"""

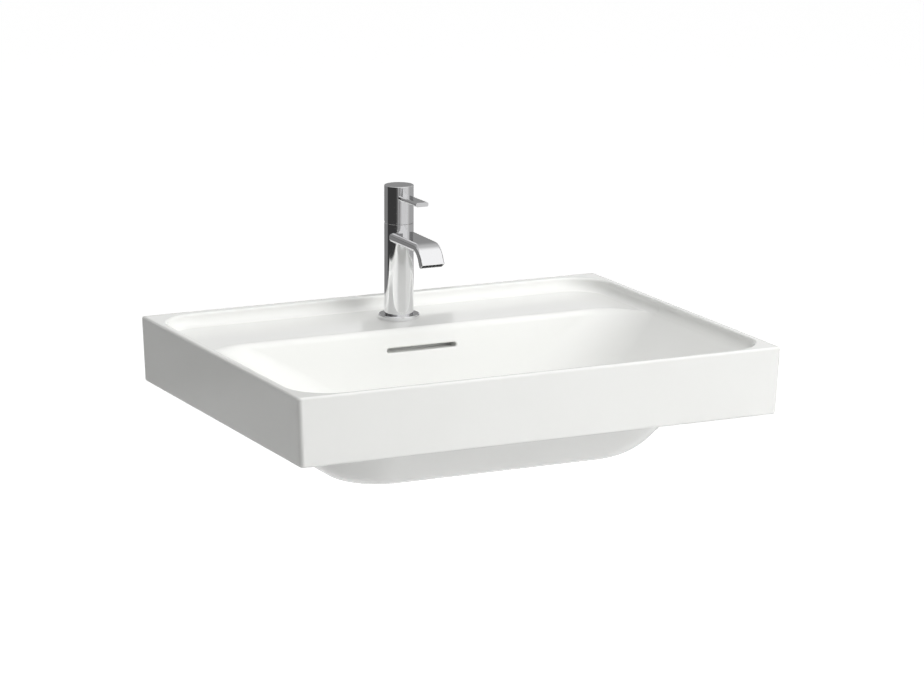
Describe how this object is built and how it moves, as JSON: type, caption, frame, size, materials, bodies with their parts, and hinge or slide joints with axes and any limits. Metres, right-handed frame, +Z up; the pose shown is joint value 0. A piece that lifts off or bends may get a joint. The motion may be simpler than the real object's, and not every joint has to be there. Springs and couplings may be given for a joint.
{
  "type": "wall-hung washbasin with tap",
  "caption": "Rectangular wall-hung ceramic washbasin with a tap ledge, overflow slot, single-lever mixer tap and push-button waste.",
  "frame": {"origin": "midway between the two wall-fixing holes, on the basin's back face", "axes": "+Y into the wall, +X to the right of someone who stands at the basin, +Z up"},
  "size_m": [0.5998, 0.4599, 0.3112],
  "materials": {
    "china": "gloss white glaze",
    "chrome": "polished",
    "brass": "machined",
    "steel": "zinc plated",
    "rubber": "matt",
    "white_plastic": "moulded",
    "grey_plastic": "moulded",
    "disc_ceramic": "ground"
  },
  "bodies": {
    "basin_and_fittings": {"basin": "china", "base_seal": "rubber", "base_ring": "chrome", "tap_body": "chrome", "tap_spout": "chrome", "spout_insert": "grey_plastic", "port_seals": "rubber", "cartridge_plate": "white_plastic", "fixed_disc": "disc_ceramic", "cartridge_housing": "white_plastic", "bore_seal": "rubber", "cartridge_nut": "brass", "fixing_stud": "steel", "clamp_pad": "rubber", "clamp_plate": "steel", "clamp_nut": "brass", "flange_seal": "rubber", "waste_body": "chrome", "lower_seal": "rubber", "waste_nut": "brass", "click_hub": "white_plastic", "plug_spring": "steel"},
    "cartridge_driver": {"driver": "grey_plastic", "pivot_pin": "steel"},
    "lever": {"handle": "chrome", "handle_screw": "steel", "screw_plug": "chrome", "lever_stem": "steel"},
    "mixing_disc": {"moving_disc": "disc_ceramic", "disc_carrier": "grey_plastic"},
    "plug": {"plug_cap": "chrome", "plug_seal": "rubber", "plug_stem": "brass"}
  },
  "joints": [
    {"name": "temperature_swivel", "type": "hinge", "parent": "basin_and_fittings", "child": "cartridge_driver", "pos_m": [0, -0.071, 0.154], "axis": [0, 0, 1], "range_deg": [-45, 45]},
    {"name": "flow_lift", "type": "hinge", "parent": "cartridge_driver", "child": "lever", "pos_m": [0, -0.071, 0.154], "axis": [-1, 0, 0], "range_deg": [0, 15]},
    {"name": "disc_travel", "type": "slide", "parent": "cartridge_driver", "child": "mixing_disc", "axis": [0, -1, 0], "range_m": [0, 0.0032]},
    {"name": "plug_lift", "type": "slide", "parent": "basin_and_fittings", "child": "plug", "axis": [0, 0, 1], "range_m": [0, 0.008], "deforming": ["plug_spring"]}
  ],
  "couplings": [
    {"joint": "disc_travel", "follows": "flow_lift", "m_per_rad": 0.0118}
  ]
}
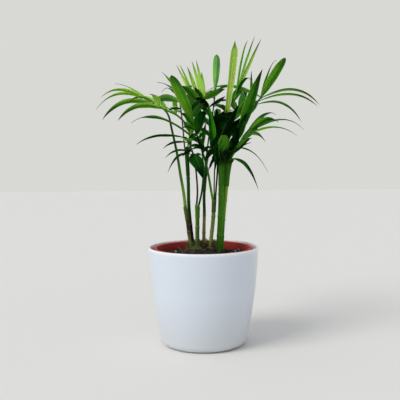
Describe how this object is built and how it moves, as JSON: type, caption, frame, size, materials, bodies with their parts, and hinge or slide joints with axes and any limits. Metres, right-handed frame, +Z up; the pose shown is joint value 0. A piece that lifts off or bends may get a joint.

"""

Goal: Please reproduce each record precisely as written.

Response to the exercise:
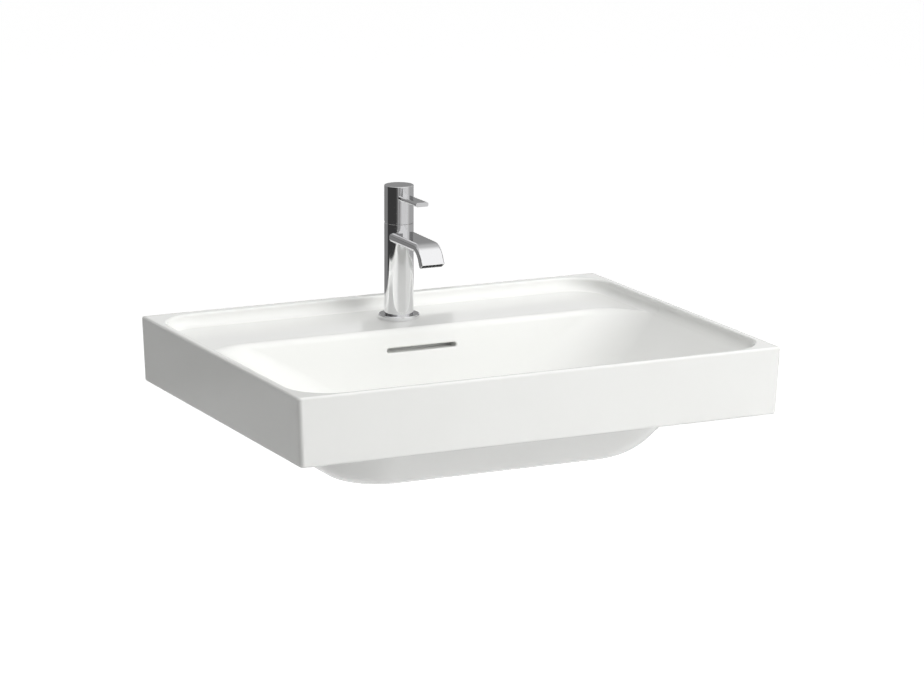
Describe how this object is built and how it moves, as JSON: type, caption, frame, size, materials, bodies with their parts, and hinge or slide joints with axes and any limits. Metres, right-handed frame, +Z up; the pose shown is joint value 0. A piece that lifts off or bends may get a joint. The motion may be simpler than the real object's, and not every joint has to be there. Springs and couplings may be given for a joint.
{
  "type": "wall-hung washbasin with tap",
  "caption": "Rectangular wall-hung ceramic washbasin with a tap ledge, overflow slot, single-lever mixer tap and push-button waste.",
  "frame": {"origin": "midway between the two wall-fixing holes, on the basin's back face", "axes": "+Y into the wall, +X to the right of someone who stands at the basin, +Z up"},
  "size_m": [0.5998, 0.4599, 0.3112],
  "materials": {
    "china": "gloss white glaze",
    "chrome": "polished",
    "brass": "machined",
    "steel": "zinc plated",
    "rubber": "matt",
    "white_plastic": "moulded",
    "grey_plastic": "moulded",
    "disc_ceramic": "ground"
  },
  "bodies": {
    "basin_and_fittings": {"basin": "china", "base_seal": "rubber", "base_ring": "chrome", "tap_body": "chrome", "tap_spout": "chrome", "spout_insert": "grey_plastic", "port_seals": "rubber", "cartridge_plate": "white_plastic", "fixed_disc": "disc_ceramic", "cartridge_housing": "white_plastic", "bore_seal": "rubber", "cartridge_nut": "brass", "fixing_stud": "steel", "clamp_pad": "rubber", "clamp_plate": "steel", "clamp_nut": "brass", "flange_seal": "rubber", "waste_body": "chrome", "lower_seal": "rubber", "waste_nut": "brass", "click_hub": "white_plastic", "plug_spring": "steel"},
    "cartridge_driver": {"driver": "grey_plastic", "pivot_pin": "steel"},
    "lever": {"handle": "chrome", "handle_screw": "steel", "screw_plug": "chrome", "lever_stem": "steel"},
    "mixing_disc": {"moving_disc": "disc_ceramic", "disc_carrier": "grey_plastic"},
    "plug": {"plug_cap": "chrome", "plug_seal": "rubber", "plug_stem": "brass"}
  },
  "joints": [
    {"name": "temperature_swivel", "type": "hinge", "parent": "basin_and_fittings", "child": "cartridge_driver", "pos_m": [0, -0.071, 0.154], "axis": [0, 0, 1], "range_deg": [-45, 45]},
    {"name": "flow_lift", "type": "hinge", "parent": "cartridge_driver", "child": "lever", "pos_m": [0, -0.071, 0.154], "axis": [-1, 0, 0], "range_deg": [0, 15]},
    {"name": "disc_travel", "type": "slide", "parent": "cartridge_driver", "child": "mixing_disc", "axis": [0, -1, 0], "range_m": [0, 0.0032]},
    {"name": "plug_lift", "type": "slide", "parent": "basin_and_fittings", "child": "plug", "axis": [0, 0, 1], "range_m": [0, 0.008], "deforming": ["plug_spring"]}
  ],
  "couplings": [
    {"joint": "disc_travel", "follows": "flow_lift", "m_per_rad": 0.0118}
  ]
}
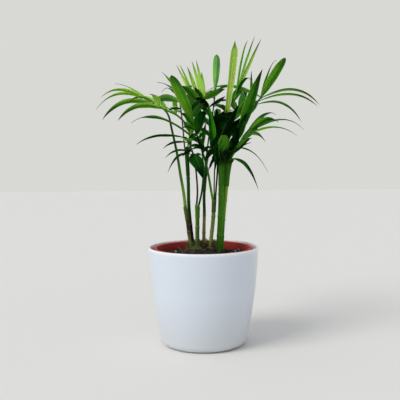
Describe how this object is built and how it moves, as JSON: type, caption, frame, size, materials, bodies with their parts, and hinge or slide joints with axes and any limits. Metres, right-handed frame, +Z up; the pose shown is joint value 0. A piece that lifts off or bends may get a joint.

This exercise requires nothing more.